The other movie was a piece of light-hearted fare on Lifetime called Sunday at Tiffany's.  Surprisingly, it's written by James Patterson (the writer better known for his thrillers and, to kids, for his Maximum Ride series).  I say "surprisingly" because this one is a romantic fantasy!  For this adaptation, I may not read the book because I thoroughly enjoyed the movie (yes, romances are my guilty pleasure) and, after reading a plot summary of the novel, it sounds much darker and sadder than the film.  However, I just took time to look at reader comments online, and it sounds as if the book, although vastly different than the movie, is an excellent read.  What I don't get is why they used James Patterson's name if it was so loosely adapted by someone else (as if "inspired" by his novel).  Generally, other readers who watched the movie first also liked the book but those in the other camp (who read the book first) were very disappointed and were asking for a better, truer adaptation in the future.
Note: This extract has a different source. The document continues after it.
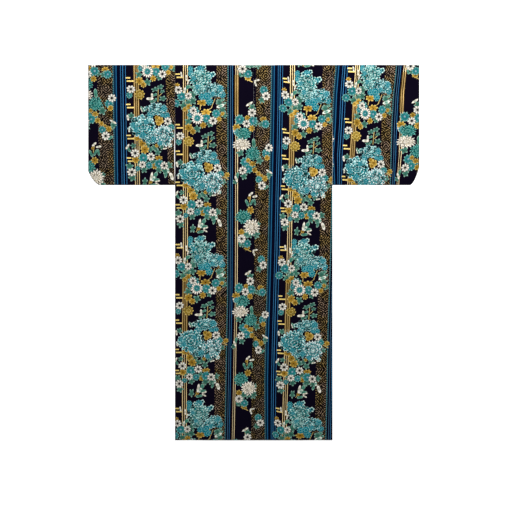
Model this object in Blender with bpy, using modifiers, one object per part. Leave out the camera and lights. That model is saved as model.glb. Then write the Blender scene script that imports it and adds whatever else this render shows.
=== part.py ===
"""A cotton yukata laid flat on its front, with its back up, shoulders at +Y and hem at -Y.

Seven pieces of cloth: two body lengths, two overlap panels, the collar and two sleeves.
Every piece is a wall of cloth, and a fold or a closed seam joins its upper and lower layer.
The wearer's left is at -X. Metres, with the floor at z = 0 and the origin under the middle.
"""

from collections import namedtuple
from math import atan2, cos, pi, sin

import bmesh
import bpy
from mathutils import Vector

# Driving sizes of the garment
LENGTH = 1.530
BODY_HALF_WIDTH = 0.321
CENTRE_TO_WRIST = 0.675
SLEEVE_DROP = 0.490
ARMHOLE = 0.230
UNDERARM_OPENING = 0.150
WRIST_OPENING = 0.230
NECK_HALF_WIDTH = 0.088
OVERLAP_SEAM = 0.080
OVERLAP_WIDTH = 0.150
OVERLAP_TIP_DROP = 0.230
OVERLAP_TIP_WIDTH = 0.002
COLLAR_WIDTH = 0.055
COLLAR_DROP = 0.765

# The cloth wall, the gap at seams and between layers, and the rise from one layer to the next
WALL = 0.0012
GAP = 0.0003
LAYER = WALL + GAP
MIDDLE = WALL / 2

# Soft ramps where a layer climbs over what lies under it, as distances past its edge
CLIMB_START = 0.018
CLIMB_END = 0.046
COLLAR_END_REST = 0.020
COLLAR_END_FALL = 0.080
PLATEAU_HALF_WIDTH = 0.180
PLATEAU_FOOT = 0.225
PLATEAU_TOP = 0.010
PLATEAU_TOP_FOOT = 0.065

# Longest steps between the points of a layer
ROW_STEP = 0.055
WIDE_STEP = 0.040
PLATEAU_STEP = 0.015
PLATEAU_TOP_STEP = 0.022
SLEEVE_STEP = 0.060
CORNER_STEPS = 5

# Heights on the garment, down from the shoulder fold
SHOULDER = LENGTH / 2
HEM = -LENGTH / 2
FOLD = SHOULDER - MIDDLE
ARMHOLE_END = SHOULDER - ARMHOLE
SIDE_SEAM_TOP = ARMHOLE_END - UNDERARM_OPENING
OVERLAP_TIP = SHOULDER - OVERLAP_TIP_DROP
COLLAR_END = SHOULDER - COLLAR_DROP
SLEEVE_BOTTOM = SHOULDER - SLEEVE_DROP
WRIST_END = SHOULDER - WRIST_OPENING

# One row for each side: the step between columns where the front climbs, the sleeve's rounded
# corner as its width and height, and how far its inner edge stands off below the armhole
Side = namedtuple("Side", "name sign front_step corner_width corner_height stand_off")
SIDES = (
    Side("left", -1, 0.031, 0.042, 0.062, 0.0024),
    Side("right", 1, 0.0125, 0.040, 0.074, 0.0005),
)

COLOURS = {
    "body": (0.012, 0.010, 0.032),
    "okumi": (0.014, 0.012, 0.036),
    "collar": (0.010, 0.009, 0.028),
    "sleeve": (0.013, 0.013, 0.038),
}
COTTON_ROUGHNESS = 0.85


def clear_scene():
    for obj in list(bpy.data.objects):
        bpy.data.objects.remove(obj, do_unlink=True)


def between(start, end, share):
    return start + (end - start) * share


def soft_step(value, start, end):
    """0 up to start, 1 from end on, and a soft curve between them."""
    share = min(max((value - start) / (end - start), 0.0), 1.0)
    return share * share * (3.0 - 2.0 * share)


def stations(stops, step):
    """The stops, with equal steps between them that are no longer than step."""
    places = [stops[0]]
    for start, end in zip(stops, stops[1:]):
        count = max(1, -int(-abs(end - start) // step))
        places += [between(start, end, k / count) for k in range(1, count + 1)]
    return places


def collar_seam(y):
    """How far the collar's seam is from the centre, towards the panel's own side."""
    if y >= OVERLAP_TIP:
        return between(OVERLAP_SEAM, NECK_HALF_WIDTH, (y - OVERLAP_TIP) / OVERLAP_TIP_DROP)
    if y >= COLLAR_END:
        return OVERLAP_SEAM - OVERLAP_WIDTH * (OVERLAP_TIP - y) / (OVERLAP_TIP - COLLAR_END)
    return OVERLAP_SEAM - OVERLAP_WIDTH


COLLAR_SLANT = atan2(OVERLAP_WIDTH, OVERLAP_TIP - COLLAR_END)
COLLAR_ACROSS = COLLAR_WIDTH / cos(COLLAR_SLANT)


def left_reach(y):
    """The x that the left front, with its overlap panel and collar, reaches to."""
    under_collar_end = soft_step(y, COLLAR_END - COLLAR_END_FALL, COLLAR_END - COLLAR_END_REST)
    return COLLAR_ACROSS * under_collar_end - collar_seam(y)


def front_height(side, x, y):
    """The left front lies on the floor, and the right one climbs onto it."""
    if side.sign < 0:
        return 0.0
    return LAYER * (1.0 - soft_step(x - left_reach(y), CLIMB_START, CLIMB_END))


def back_height(x, y):
    """The back lies on one layer at the sides and on two where the fronts cross."""
    across = 1.0 - soft_step(abs(x), PLATEAU_HALF_WIDTH, PLATEAU_FOOT)
    along = 1.0 - soft_step(y, OVERLAP_TIP + PLATEAU_TOP, OVERLAP_TIP + PLATEAU_TOP_FOOT)
    return LAYER * (1.0 + across * along)


def add_layer(bm, columns, rows, place):
    """A grid of cloth with the point at (column, row) where place says, kept by its indices."""
    grid = bmesh.ops.create_grid(bm, x_segments=len(columns) - 1, y_segments=len(rows) - 1, size=0.5)
    points = {}
    for vert in grid["verts"]:
        i = round((vert.co.x + 0.5) * (len(columns) - 1))
        j = round((vert.co.y + 0.5) * (len(rows) - 1))
        points[i, j] = vert
    for (i, j), vert in points.items():
        vert.co = place(columns[i], rows[j])
    return points


def join_layers(bm, upper, lower, indices):
    """A fold or closed seam: a strip between two layers along the points at the indices."""
    edges = []
    for layer in (upper, lower):
        edges += [bm.edges.get((layer[a], layer[b])) for a, b in zip(indices, indices[1:])]
    bmesh.ops.bridge_loops(bm, edges=edges)


def cloth_material(name, kind):
    material = bpy.data.materials.new("printed cotton " + name)
    material.use_nodes = True
    shader = material.node_tree.nodes["Principled BSDF"]
    shader.inputs["Base Color"].default_value = (*COLOURS[kind], 1.0)
    shader.inputs["Roughness"].default_value = COTTON_ROUGHNESS
    return material


def add_piece(name, kind, bm, collection):
    """Turn a surface through the middle of the cloth into a wall, as an object of its own."""
    bmesh.ops.recalc_face_normals(bm, faces=bm.faces)
    mesh = bpy.data.meshes.new(name)
    bm.to_mesh(mesh)
    bm.free()
    mesh.materials.append(cloth_material(name, kind))
    piece = bpy.data.objects.new(name, mesh)
    collection.objects.link(piece)
    wall = piece.modifiers.new("wall", "SOLIDIFY")
    wall.thickness = WALL
    wall.offset = 0.0
    wall.solidify_mode = "NON_MANIFOLD"
    wall.nonmanifold_thickness_mode = "CONSTRAINTS"
    return piece


def make_body(side, collection):
    """Back and front in one length, folded at the shoulder and sewn together at the side."""
    neck = NECK_HALF_WIDTH + GAP / 2
    front_columns = stations([neck, PLATEAU_HALF_WIDTH], side.front_step)
    front_columns += stations([PLATEAU_HALF_WIDTH, PLATEAU_FOOT], PLATEAU_STEP)[1:]
    front_columns += stations([PLATEAU_FOOT, BODY_HALF_WIDTH], WIDE_STEP)[1:]
    back_columns = stations([GAP / 2, neck], WIDE_STEP)[:-1] + front_columns
    plateau_rows = [OVERLAP_TIP + PLATEAU_TOP_FOOT, OVERLAP_TIP + PLATEAU_TOP]
    rows = stations([FOLD, plateau_rows[0]], ROW_STEP)
    rows += stations(plateau_rows, PLATEAU_TOP_STEP)[1:]
    stops = [plateau_rows[1], OVERLAP_TIP, SIDE_SEAM_TOP, COLLAR_END, COLLAR_END - COLLAR_END_FALL, HEM]
    rows += stations(stops, ROW_STEP)[1:]

    def side_edge(y):
        return BODY_HALF_WIDTH if y > SIDE_SEAM_TOP else BODY_HALF_WIDTH - MIDDLE

    def back_point(column, y):
        share = (column - GAP / 2) / (BODY_HALF_WIDTH - GAP / 2)
        x = side.sign * between(GAP / 2, side_edge(y), share)
        return Vector((x, y, MIDDLE + back_height(x, y)))

    def front_point(column, y):
        inner = (collar_seam(y) if y > OVERLAP_TIP else OVERLAP_SEAM) + GAP / 2
        share = (column - neck) / (BODY_HALF_WIDTH - neck)
        x = side.sign * between(inner, side_edge(y), share)
        return Vector((x, y, MIDDLE + front_height(side, x, y)))

    bm = bmesh.new()
    back = add_layer(bm, back_columns, rows, back_point)
    front = add_layer(bm, front_columns, rows, front_point)
    extra = len(back_columns) - len(front_columns)
    back = {(i - extra, j): vert for (i, j), vert in back.items()}
    last = len(front_columns) - 1
    join_layers(bm, back, front, [(i, 0) for i in range(last + 1)])
    sewn = [j for j, y in enumerate(rows) if y <= SIDE_SEAM_TOP]
    join_layers(bm, back, front, [(last, j) for j in sewn])
    return add_piece("body_" + side.name, "body", bm, collection)


def make_okumi(side, collection):
    """The overlap panel, from its tip at the collar to the hem, past the centre in front."""
    slant = (OVERLAP_TIP - COLLAR_END) / OVERLAP_WIDTH
    tip = OVERLAP_TIP - OVERLAP_TIP_WIDTH * slant
    rows = stations([tip, COLLAR_END, COLLAR_END - COLLAR_END_FALL, HEM], ROW_STEP)
    shares = stations([0.0, 1.0], 0.25)

    def point(share, y):
        x = side.sign * between(OVERLAP_SEAM - GAP / 2, collar_seam(y) + GAP / 2, share)
        return Vector((x, y, MIDDLE + front_height(side, x, y)))

    bm = bmesh.new()
    add_layer(bm, shares, rows, point)
    return add_piece("okumi_" + side.name, "okumi", bm, collection)


def mitre(before, corner, after, width):
    """The inner point of a band of the given width where its outer edge turns at a corner."""
    first = (corner - before).normalized()
    second = (after - corner).normalized()
    inward = (first.orthogonal() + second.orthogonal()).normalized()
    return corner + inward * (width / inward.dot(first.orthogonal()))


def make_collar(collection):
    """One band: up the right front edge, across under the back neck and down the left one."""
    edge = GAP / 2
    outer = [
        Vector((collar_seam(COLLAR_END) - edge, COLLAR_END)),
        Vector((OVERLAP_SEAM - edge, OVERLAP_TIP)),
        Vector((NECK_HALF_WIDTH - edge, FOLD)),
    ]
    outer += [Vector((-point.x, point.y)) for point in reversed(outer)]
    inner = [mitre(*triple, COLLAR_WIDTH) for triple in zip(outer, outer[1:], outer[2:])]
    inner.insert(0, outer[0] + (outer[1] - outer[0]).normalized().orthogonal() * COLLAR_WIDTH)
    inner.append(outer[-1] + (outer[-1] - outer[-2]).normalized().orthogonal() * COLLAR_WIDTH)
    last = len(outer) - 1
    right_corner = 2
    rows = [0.0]
    for k, (start, end) in enumerate(zip(outer, outer[1:])):
        rows += stations([k, k + 1], ROW_STEP / (end - start).length)[1:]
    shares = stations([0.0, 1.0], 1 / 3)
    right = SIDES[1]

    def point(share, row):
        k = min(int(row), last - 1)
        start = between(outer[k], inner[k], share)
        end = between(outer[k + 1], inner[k + 1], share)
        x, y = between(start, end, row - k)
        climb = front_height(right, x, y) if row <= right_corner else 0.0
        return Vector((x, y, MIDDLE + climb))

    bm = bmesh.new()
    add_layer(bm, shares, rows, point)
    return add_piece("collar", "collar", bm, collection)


def make_sleeve(side, collection):
    """A flat pouch: folded on top, sewn below and at the wrist, and open at its inner edge."""
    inner = BODY_HALF_WIDTH + GAP
    bottom = SLEEVE_BOTTOM + MIDDLE
    arc_top = bottom + side.corner_height
    arc = [pi / 2 * k / CORNER_STEPS for k in range(1, CORNER_STEPS + 1)]
    rows = stations([FOLD, WRIST_END, arc_top], SLEEVE_STEP)
    rows += [arc_top - side.corner_height * sin(angle) for angle in arc]
    shares = stations([0.0, 1.0], SLEEVE_STEP / (CENTRE_TO_WRIST - inner))

    def outer_edge(y):
        if y > WRIST_END:
            return CENTRE_TO_WRIST
        drop = min(max((arc_top - y) / side.corner_height, 0.0), 1.0)
        return CENTRE_TO_WRIST - MIDDLE - side.corner_width * (1.0 - (1.0 - drop * drop) ** 0.5)

    def inner_edge(y):
        share = min(max((ARMHOLE_END - y) / (ARMHOLE_END - SLEEVE_BOTTOM), 0.0), 1.0)
        return inner + side.stand_off * sin(pi * share)

    def layer_point(height):
        def point(share, y):
            x = side.sign * between(inner_edge(y), outer_edge(y), share)
            return Vector((x, y, MIDDLE + height))
        return point

    bm = bmesh.new()
    upper = add_layer(bm, shares, rows, layer_point(LAYER))
    lower = add_layer(bm, shares, rows, layer_point(0.0))
    last_column, last_row = len(shares) - 1, len(rows) - 1
    join_layers(bm, upper, lower, [(i, 0) for i in range(last_column + 1)])
    sewn = [(i, last_row) for i in range(last_column)]
    sewn += [(last_column, j) for j in range(last_row, -1, -1) if rows[j] <= WRIST_END]
    join_layers(bm, upper, lower, sewn)
    return add_piece("sleeve_" + side.name, "sleeve", bm, collection)


def main():
    clear_scene()
    collection = bpy.data.collections.new("yukata")
    bpy.context.scene.collection.children.link(collection)
    for side in SIDES:
        make_body(side, collection)
        make_okumi(side, collection)
        make_sleeve(side, collection)
    make_collar(collection)


main()
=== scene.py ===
# %% [markdown]
# # A cotton yukata, laid flat with its back up
# A yukata is an unlined summer robe. It is cut from straight lengths of printed cotton: two body
# lengths that run over the shoulders, two sleeve strips, two overlap panels and one long collar band.
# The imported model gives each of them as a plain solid, and this lesson puts thin printed cloth there.

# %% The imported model
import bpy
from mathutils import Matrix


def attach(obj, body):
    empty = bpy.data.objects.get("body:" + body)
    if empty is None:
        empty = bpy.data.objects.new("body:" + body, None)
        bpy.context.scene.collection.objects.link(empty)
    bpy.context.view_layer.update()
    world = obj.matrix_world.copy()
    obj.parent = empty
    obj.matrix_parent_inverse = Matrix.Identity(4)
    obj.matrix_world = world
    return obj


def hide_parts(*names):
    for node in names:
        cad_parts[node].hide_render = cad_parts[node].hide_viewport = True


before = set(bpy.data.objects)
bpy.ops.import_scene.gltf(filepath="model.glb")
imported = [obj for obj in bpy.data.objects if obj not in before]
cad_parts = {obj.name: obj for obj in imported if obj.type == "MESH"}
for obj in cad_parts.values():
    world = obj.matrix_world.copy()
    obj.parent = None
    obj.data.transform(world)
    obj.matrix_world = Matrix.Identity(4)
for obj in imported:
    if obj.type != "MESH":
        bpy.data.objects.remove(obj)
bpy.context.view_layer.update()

print("packed nodes:", ", ".join(sorted(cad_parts)))

# %% [markdown]
# ## Sizes
# Everything is worked out from the sizes that a seamstress would write down. They are the same as in
# the solids, apart from the cut of the sleeve corners, so each sheet of cloth lies in the place of the
# wall that it replaces.

# %% The garment's own sizes, in metres
from collections import namedtuple
from functools import lru_cache, partial
from math import atan2, cos, inf, pi, radians, sin

import bmesh
import bpy
import numpy as np
from mathutils import Vector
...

So, what can students take from this discussion?  A lot of things!  One, if you're going to cheat and watch the movie instead of reading the assigned book, you're taking a big risk!  LOL!  Two, if you watch a movie you really like, see if it's an adapted rather than an original screenplay and then read the book from which the story is taken.  There may even be a written sequel (or two or three).  Three, if you read a book (like the Twilight or Harry Potter series), you'll either love the movies no matter what or may be very disappointed by the director's vision.  Remember: the beauty of a well-written book is in its ability to let the reader imagine the scene, to invoke our emotions, and to leave our lives enriched...and perhaps wanting more!